Tuesday, November 18, 2014


Sometimes we wake up with that horrible feeling that things are going to go wrong right from the start.  We burn our tongue on the coffee, fall over trying to get socks on, slide halfway down the driveway on the ice that we did not see and have something stuck between our teeth when we arrive at work.  The repeating pattern of bad things just keeps going on.  A donut falls apart, smearing jelly down the front of the white shirt that we wore today of all days. 

An employee quits, right when we thought that they were starting to learn their job.  It’s ten a.m. and we are thinking that maybe there is a future in digging ditches.  By the time five o’clock bell tolls, enough stuff has happened that we know it is not a coincidence and we are sliding underneath a large rain cloud. 

At home, things are about the same.  Our partner is sympathetic and has ‘had one of those days too’.  Yeah, right.  Not like ours.  We finally hit the sack feeling down, a little bit depressed and exhausted. 

The next day, we trip on our socks again.  Our balance is gone.  It is going to be another one of those days.  By noon, we have compiled a list of everything that has gone wrong and it seems like weeks since anything good happened in our lives.  The rain cloud is a full on flash flood by now.  People at the office are starting to avoid returning our glance and at the same time, a full-fledged pity party is going on around us.  Whispers filled with empathy, quietly expressed fears that the bad things will spread, all signs that we have sunk into a giant sinkhole and we will never find our way out.

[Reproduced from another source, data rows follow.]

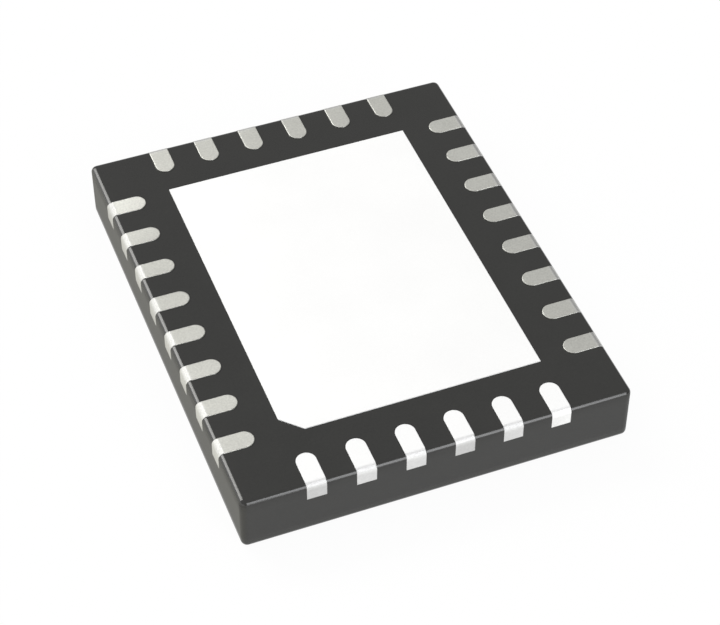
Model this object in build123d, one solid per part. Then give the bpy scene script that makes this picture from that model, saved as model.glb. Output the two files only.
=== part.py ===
"""Quad flat no-lead chip, 4 x 5 mm, lying with its solder side up.

The origin is the middle of the marked face, which the chip rests on. +X runs along the short
side, +Y along the long side and +Z towards the solder lands. The exposed pad's chamfered corner,
at -X -Y, marks lead 1. Seen from the solder side the leads count clockwise, up the -X side first.
All sizes are in millimetres.
"""

from build123d import *
import math
import os

# Outline of the moulding: the edge radius is that of the rim on the land side, and the corner
# radius that of the upright corners and the marked face's rim
mould_x = 4.00
mould_y = 5.00
overall_height = 0.65
mould_edge_radius = 0.05
mould_corner_radius = 0.065

# Lands and pad stand this far proud of the moulding
land_standoff = 0.01

# Leads: each is a full-thickness land with a thinner, wider bond finger behind it
lead_pitch = 0.50
corner_to_first_lead = 0.75
land_width = 0.20
land_length = 0.39
frame_thickness = 0.20
half_etch_thickness = 0.10
finger_overhang = 0.03
finger_setback = 0.10
finger_tip_chamfer = 0.06

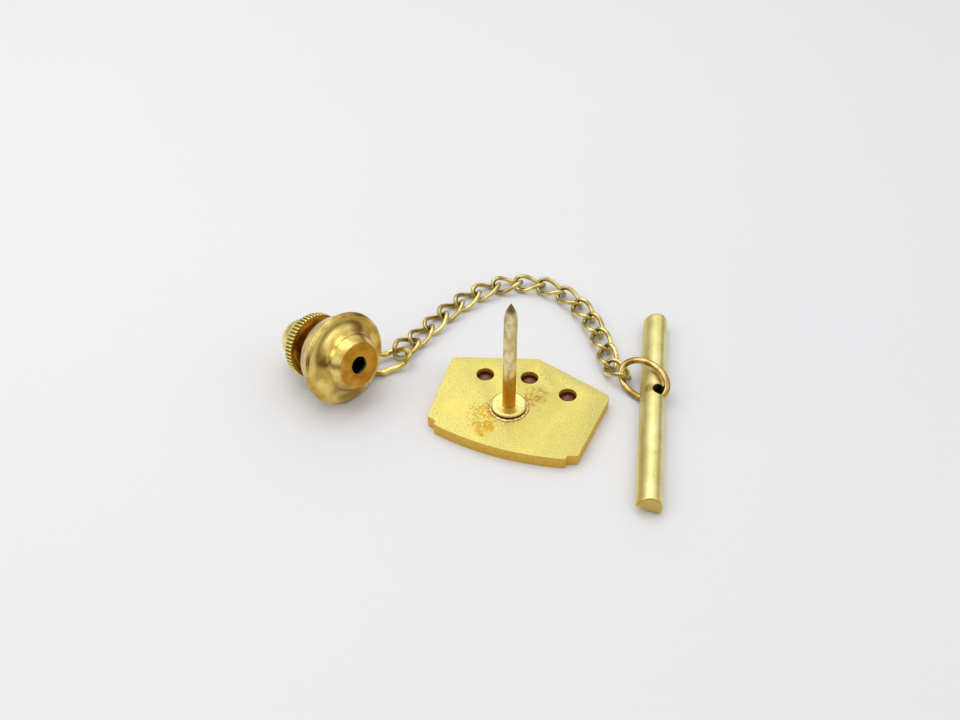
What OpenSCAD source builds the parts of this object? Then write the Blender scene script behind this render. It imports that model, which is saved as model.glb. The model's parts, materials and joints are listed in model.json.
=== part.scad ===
// Tie tack laid out as a set: the set plate lies face down with its post up, the ball clutch
// lies on its rim, and a curb chain runs from the clutch's wire loop to the shirt bar.
// Millimetres. The origin is on the table, under the axis of the post. +Z is up.

/* [Plate] */
// Half of the plate's width across the upper corners
plate_half_w = 6.6; // [5:0.1:9]
// Thickness of the plate
plate_t = 1.0; // [0.8:0.05:1.4]
// Turn of the plate about the post, in degrees
plate_turn = -20; // [-45:1:45]
// Diameter of the three stones
stone_d = 1.88; // [1.5:0.02:2]

/* [Post] */
// Diameter of the post
post_d = 1.02; // [0.9:0.01:1.1]
// Height of the post's point above the table
post_top = 11.5; // [9:0.5:14]
// Diameter of the pad that the post stands on
pad_d = 2.76; // [2.4:0.02:3.4]
// Height of the pad above the plate
pad_h = 0.45; // [0.3:0.05:0.6]

/* [Clutch] */
// Diameter of the clutch's flange
flange_d = 7.44; // [6.8:0.02:8]
// Diameter of the nose's flat face
nose_d = 3.6; // [3.4:0.05:4]
// Diameter of the bore that takes the post
bore_d = 1.16; // [1.12:0.02:1.2]
// Diameter of the knurled disc
knurl_d = 5.3; // [4.8:0.02:5.6]
// Number of ridges round the knurled disc
knurl_ridges = 54; // [36:2:72]
// Diameter of the dome cap
dome_d = 3.54; // [3:0.02:3.8]
// Direction of the clutch's nose in plan, in degrees
clutch_turn = -44; // [-60:1:-30]
// Diameter of the clutch loop's wire
loop_wire_d = 0.42; // [0.34:0.02:0.44]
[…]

The day ends and with our face written in dark misery.  An employee walks by, pats our shoulder and says “God never gives you more than you can handle.”  We stare ahead, try to pick up our shoulders, find that they are too heavy and just sigh.  Really, why would we want to find out how much we can handle?   This is just not fair.  We get to the parking lot and find that we left the lights on all day and the car battery is dead.  We pound the steering wheel, shouting our frustration.  Back in the office, the remaining staff hears the muffled screams and shakes its collective head.  Tomorrow, they know, won’t be any better.

Tomorrow, though, for some inexplicable reason, the sun is shining on our face.  We fall over once more while putting on our socks.  No one sees us grin, actually nearly laughing at ourselves.  Suddenly, we feel good.  Fortunately, no one can see any of this so we trudge downstairs and put on the ‘man down’ expression again.  After all, the good mood can’t last.  Breakfast is held in mournful meditation. 

On the way to work, we still feel, well, foolishly happy.  The change is inexplicable.  After all, nothing positive or miraculous happened and so it cannot possibly be right that we should feel happy.  The office staff is looking for more tragedy.  Life has not improved, someone took your parking space and the heat is down in the shop.  God is still handing us more stuff that ‘we can handle’ and we know that the office staff will still be in pity mode.  It is our job to put on that brave yet tragic face and let them know that we will survive in spite of the storm raging over us.

As we prepare to leave the car, we realize that this silly mood is not going to leave us and we are thoroughly embarrassed.  After all, what has happened to bring it on?  Who are we to feel good when we are expected to be down, half-sobbing at every turn?  We can’t, just cannot, walk into the shop looking cheerful, at least not until we find the winning lottery ticket on our desk.  We will be laughed at as soon as our backs are turned.  How do we sneak our new, light mood across when things have been going so wrong?  

It happened to me.  The bad stuff went on for a week and then some.  I had my list compiled and would read it off to anyone who wondered why I looked so completely down.  Suggestions that I start looking for the ‘good’ in my life started to sound like ‘It’s time to write your will.” 

After sitting in the car for a minute, though, I realized that I liked being in a good mood and that I am no longer of an age where embarrassment bothers me.  After all, I recently walked into a group full of mostly strangers with my zipper all the way down.  It didn’t hurt a bit.  A second glass of wine provided fabulous amnesia.

Know what?  The crew was not surprised.  They were relieved.  Things are finally getting back to normal.  Oh, I could make you a list of all the stuff that went wrong if you like.  It just wouldn’t change my good mood.